Der betagte Schaubühnen-Mitbegründer Tilo Prückner hat sich mit der Verkörperung des jungen Heißsporns Dante einen Herzenswunsch erfüllt. Durch die vaginale Spalte des aus Einzelltüchern gefertigten Aushangs tritt immer wieder die madonnenhaft unnahbare Muse, und ihr Gesang der Beatrice-Sonette Dantes bringt nicht nur den am Tisch schmachtenden Dichter, sondern glücklicherweise auch das Publikum aus dem Häuschen. Denn die Sopranistin Janet Williams obsiegt mit ihrer Persönlichkeit, Ausdruckskraft und Intensität.

Die vom Bühnenbildner Fred Berndt inszenierte szenische Rezitation kommt äußerst schwer in Gang. Hänger des Hauptdarstellers und der mit stark differenzierendem Text laut vernehmliche Souffleur wirken peinlich. Erst wenn Prückner, eingehüllt in eine rote Decke, Koboldsprünge vollführt und über die Bühnenschräge purzelt, wird das textliche Monodram zum Theater, – wenn auch gegen Ende des ersten Teils jedoch erschlagen von der Videoprojektion eines flammenden Infernos. Dass zahlreiche Besucher nach der Pause nicht wiederkehrten, ist bedauerlich, denn zumindest in musikalischer Hinsicht war der Abend ein Gewinn.

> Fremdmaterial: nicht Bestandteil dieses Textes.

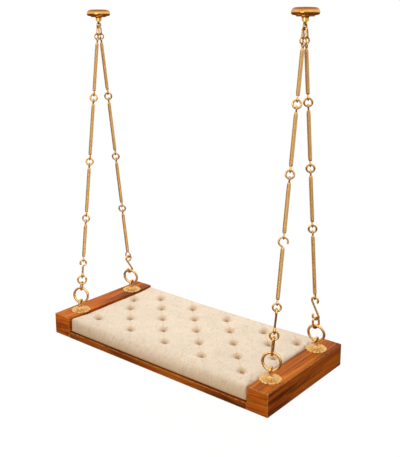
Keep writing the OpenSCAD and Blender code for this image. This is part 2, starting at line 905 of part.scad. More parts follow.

Mit seinem Debüt als Bühnenkomponist zeigt Uri Rom, wie er kompositorisch mit den Stilen von Renaissance bis Moderne zu spielen versteht, und wie er, ohne den großen Bogen aus den Augen zu verlieren, für eine eigene Note sorgt. Der breit gefächerten stilistischen Vielfalt entspricht der multifunktionale Einsatz des fünfköpfigen Instrumental-Ensembles, dessen Gitarrist auch das Schlagwerk bedient, während der Klarinettist auch die Flöte spielt. Kühn mischt Rom Harfe mit Elektrogitarre, Oboe d´amore mit Saxophon und wirkungsvollen Schlagzeug-Akzenten. Ein neuntöniges Thema, der im Text angesprochenen Symbolik der Zahl Neun für Beatrice entsprechend, schafft eine verklammert leitmotivische Verzahnung der Affekte.

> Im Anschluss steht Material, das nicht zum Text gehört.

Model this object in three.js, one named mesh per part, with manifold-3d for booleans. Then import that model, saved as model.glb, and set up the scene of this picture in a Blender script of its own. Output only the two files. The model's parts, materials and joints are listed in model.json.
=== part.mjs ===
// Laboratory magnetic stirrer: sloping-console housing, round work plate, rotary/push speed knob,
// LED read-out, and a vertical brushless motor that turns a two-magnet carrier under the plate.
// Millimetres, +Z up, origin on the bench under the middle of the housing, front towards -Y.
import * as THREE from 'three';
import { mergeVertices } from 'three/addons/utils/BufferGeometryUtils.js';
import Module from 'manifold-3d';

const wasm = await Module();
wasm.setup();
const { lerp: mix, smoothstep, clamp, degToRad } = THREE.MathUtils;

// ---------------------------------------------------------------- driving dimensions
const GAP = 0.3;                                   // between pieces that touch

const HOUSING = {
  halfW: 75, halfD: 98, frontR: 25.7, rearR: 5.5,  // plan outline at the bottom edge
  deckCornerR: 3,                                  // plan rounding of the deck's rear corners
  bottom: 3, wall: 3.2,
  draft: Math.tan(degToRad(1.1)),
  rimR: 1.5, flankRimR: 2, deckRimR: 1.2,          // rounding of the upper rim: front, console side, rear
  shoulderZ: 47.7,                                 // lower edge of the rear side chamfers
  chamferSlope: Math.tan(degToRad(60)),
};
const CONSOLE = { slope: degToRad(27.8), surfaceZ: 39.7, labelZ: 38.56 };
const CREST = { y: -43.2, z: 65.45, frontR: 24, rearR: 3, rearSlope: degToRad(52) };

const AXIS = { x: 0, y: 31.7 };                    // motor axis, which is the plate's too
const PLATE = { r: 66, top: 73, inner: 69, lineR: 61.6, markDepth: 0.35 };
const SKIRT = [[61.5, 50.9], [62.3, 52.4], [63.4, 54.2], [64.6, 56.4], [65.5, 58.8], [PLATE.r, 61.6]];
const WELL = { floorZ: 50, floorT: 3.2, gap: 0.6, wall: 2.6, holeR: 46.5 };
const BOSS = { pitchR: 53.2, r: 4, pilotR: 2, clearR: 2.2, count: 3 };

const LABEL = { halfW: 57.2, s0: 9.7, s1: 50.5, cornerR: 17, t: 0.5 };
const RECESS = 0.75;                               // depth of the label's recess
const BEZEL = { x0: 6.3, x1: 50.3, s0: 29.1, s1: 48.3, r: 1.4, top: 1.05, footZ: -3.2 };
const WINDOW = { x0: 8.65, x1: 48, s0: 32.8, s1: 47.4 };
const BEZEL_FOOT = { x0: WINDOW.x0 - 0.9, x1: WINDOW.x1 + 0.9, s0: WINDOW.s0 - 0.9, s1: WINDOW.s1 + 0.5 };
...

Der Komponist vermag auch, einen „süßen“ Gesang zu schreiben, Vorlagen zu schaffen für die Nuancenvielfalt der Sopranistin zwischen Bel canto (wiederholt auch in italienischer Sprache) und Balladenton, Theatermusik im besten Sinne. Roms Tonsprache alludiert Madrigale, Strawinsky und Puccini. Und wenn im Fiebertraum Dantes Beatrice sein Herz verspeist, so setzt der Komponist exzessiven Sprechgesang à la Schönbergs „Pierrot Lunaire“ ein, dem opernhafte Ariosi folgen, in einer frei schwebenden Tonalität.

Häufig überlagert die Musik bereits die Monologe des Dichters, und angesichts der Qualität der Musik nimmt das applausfreudige Publikum die Schauspiel-Szenen als tragikomische Conference zwischen den Gesangsnummern in Kauf.